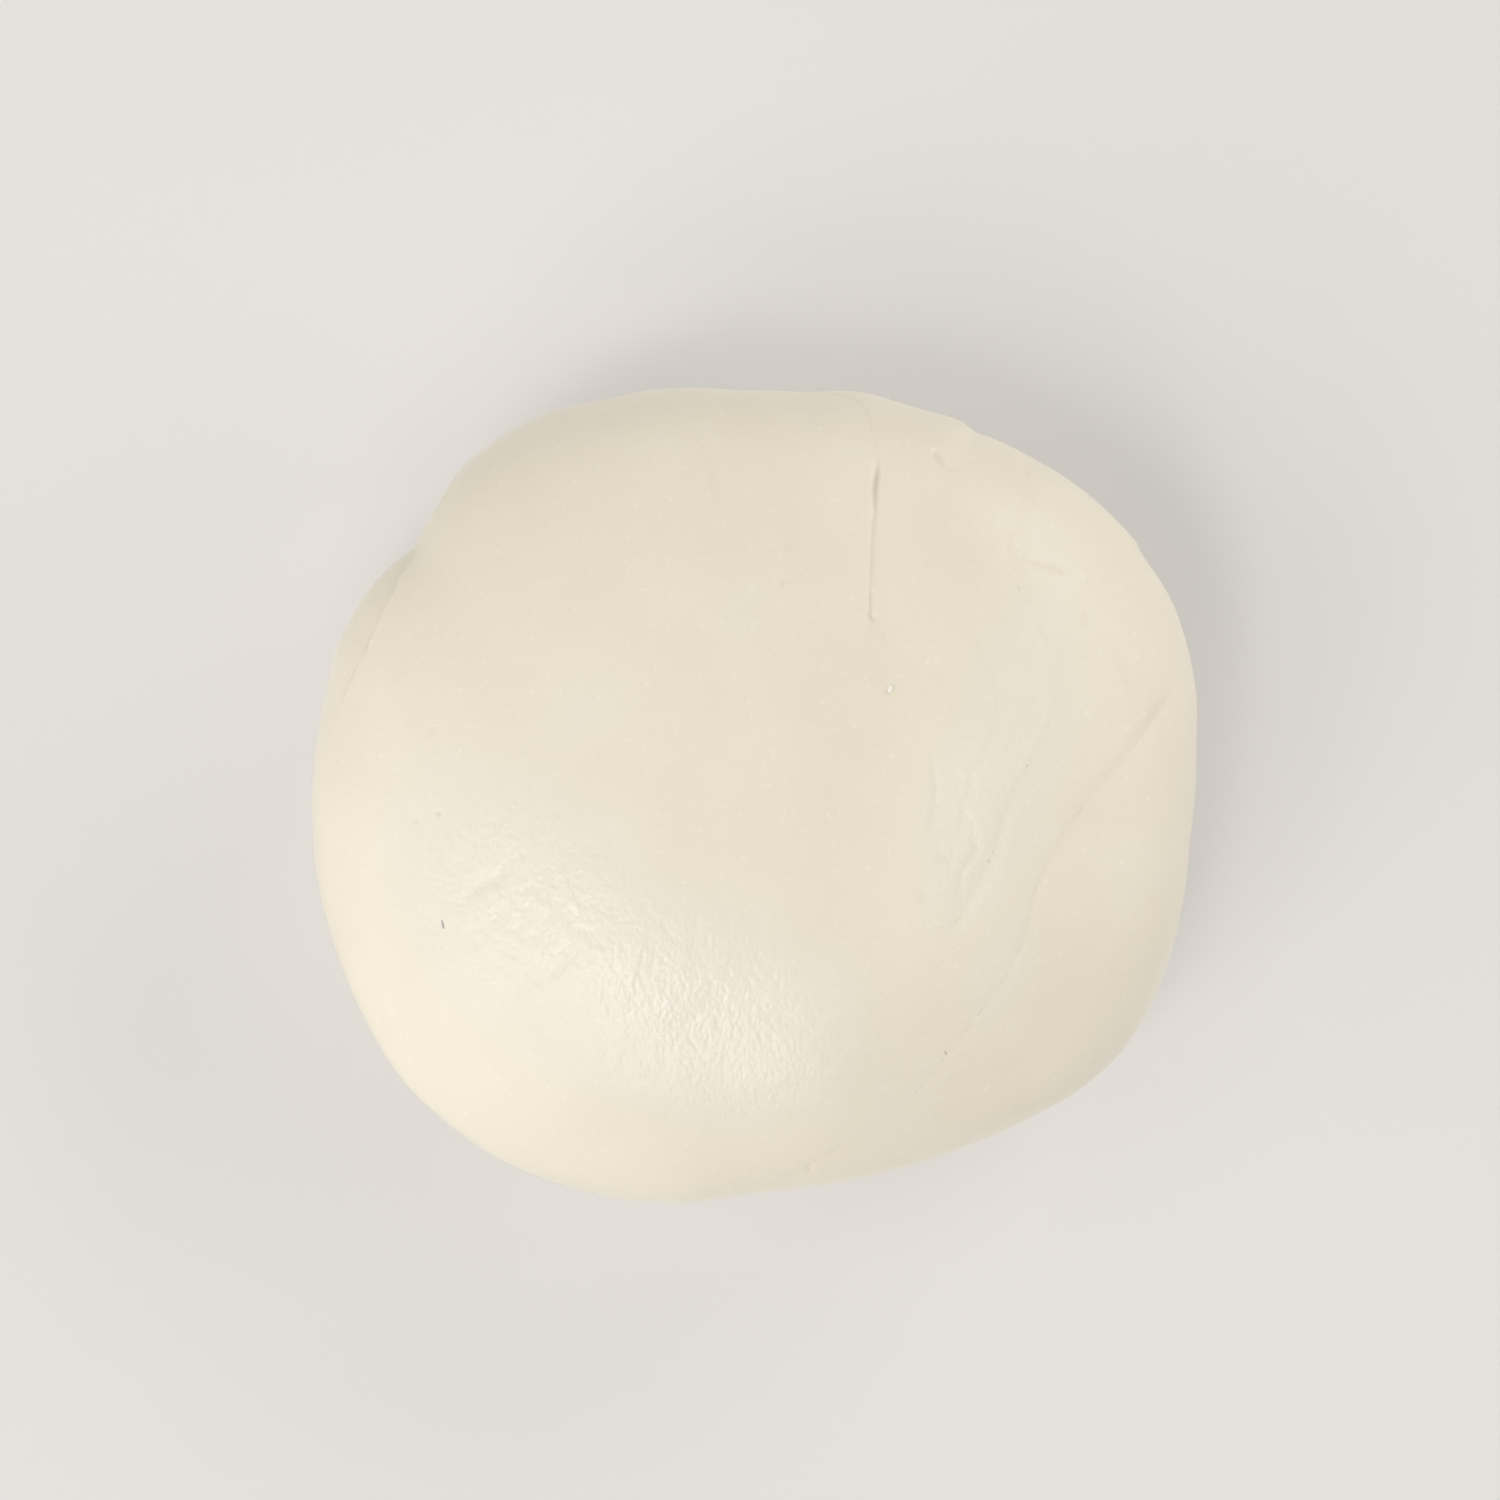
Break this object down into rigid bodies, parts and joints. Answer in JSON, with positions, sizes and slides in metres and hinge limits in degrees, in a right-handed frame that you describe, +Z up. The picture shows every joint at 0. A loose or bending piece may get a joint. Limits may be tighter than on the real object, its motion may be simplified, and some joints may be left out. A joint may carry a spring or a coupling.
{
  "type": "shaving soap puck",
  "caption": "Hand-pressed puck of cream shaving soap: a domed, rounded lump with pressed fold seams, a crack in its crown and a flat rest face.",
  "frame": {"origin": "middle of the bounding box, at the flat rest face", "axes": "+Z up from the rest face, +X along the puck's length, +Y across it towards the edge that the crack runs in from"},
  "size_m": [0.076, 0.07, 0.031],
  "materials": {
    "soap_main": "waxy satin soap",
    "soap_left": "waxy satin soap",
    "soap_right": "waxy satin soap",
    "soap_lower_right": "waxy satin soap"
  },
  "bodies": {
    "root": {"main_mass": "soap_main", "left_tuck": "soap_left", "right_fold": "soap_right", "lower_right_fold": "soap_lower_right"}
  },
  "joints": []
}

◆ ◆ ◆

**Task objective:** Copy each line holding the word "joints" from the listing above.

**Task answer:**
Break this object down into rigid bodies, parts and joints. Answer in JSON, with positions, sizes and slides in metres and hinge limits in degrees, in a right-handed frame that you describe, +Z up. The picture shows every joint at 0. A loose or bending piece may get a joint. Limits may be tighter than on the real object, its motion may be simplified, and some joints may be left out. A joint may carry a spring or a coupling.
  "joints": []